Sorting a text means rearranging its lines by a criterion: alphabetical order, the length of each line or a random order. The result is a structured list that is easy to scan.
A sort text tool automates that work: you paste the list, pick a mode and instantly get the sorted version, with nothing to rewrite by hand.
Everything happens in your browser, with nothing sent to a server. It is the fastest way to sort a list from any text document.
Why sort a list?
Sorting text is useful whenever you work with lists.

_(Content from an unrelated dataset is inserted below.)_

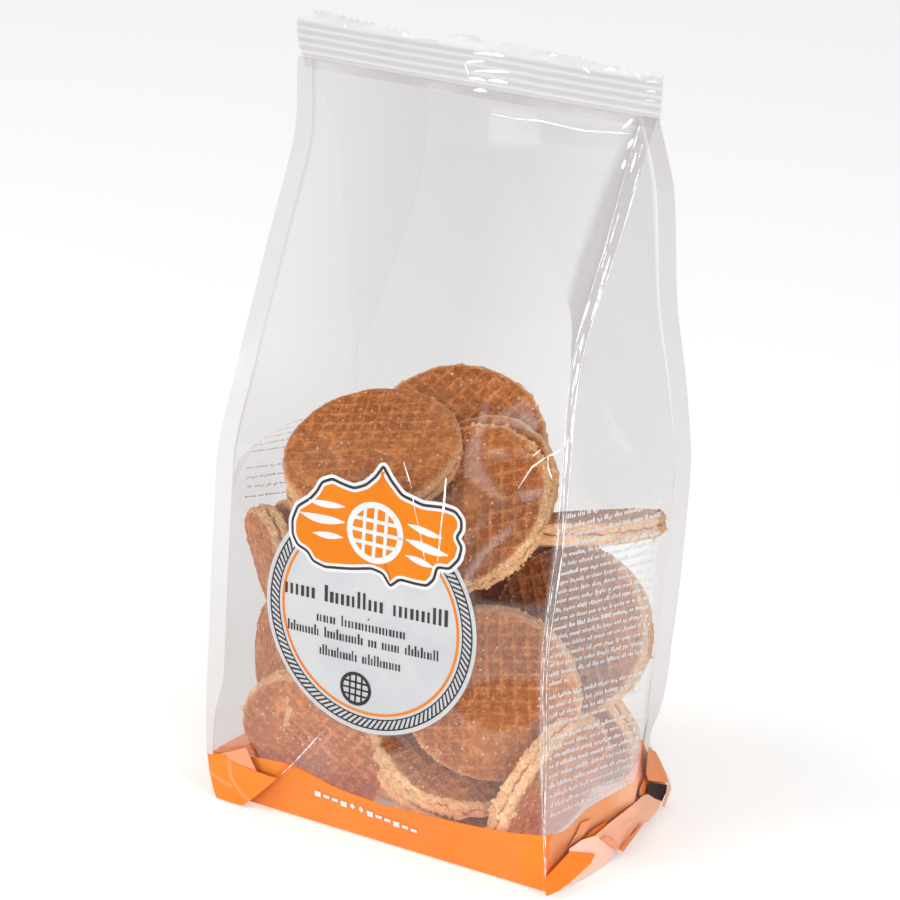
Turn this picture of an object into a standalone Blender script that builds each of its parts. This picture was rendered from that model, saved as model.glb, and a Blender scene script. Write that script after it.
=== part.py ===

These are the most frequent use cases.
Lists and directories
Sorting text alphabetically leaves a list of names, cities or products clean and easy to scan.
Data and references
Sorting a list of keywords, URLs or bibliographic references helps you find each entry at a glance.
Study and organization
Sorting a vocabulary or a syllabus alphabetically makes review easier, and random order helps create exercises.
To clean up repeats, see the remove duplicate lines tool, or read our blog post length guide.
How to sort a text step by step
Paste the text
Copy your list or text and paste it into the top box, with one item per line.
Choose the mode
Select sort A-Z, Z-A, by length or random, and set whether to ignore case or remove duplicates.
Copy the result
The sorted text appears instantly. Copy it or download it as a .txt file.
The sort modes explained
Alphabetical A-Z and Z-A
The A-Z mode sorts the lines from A to Z, the most common order for lists of names or words. The Z-A mode sorts them the other way, from Z to A.
By length
The by-length mode sorts the lines from the shortest to the longest. It is useful for spotting abnormally long or short entries in a data list.
Random
The random mode shuffles the lines at random. It works for raffles, mixing exam questions or quickly creating variations of a list.
Accents and locale-aware ordering
A naive sort places accented characters after the plain alphabet, which breaks multilingual lists. This tool uses locale-aware comparison instead.
That means accented vowels are sorted next to their base letter, and language-specific letters keep their proper place in the alphabet, just as a native speaker would expect.
Example: "café" sorts right next to "cafe" instead of being pushed to the end of the list.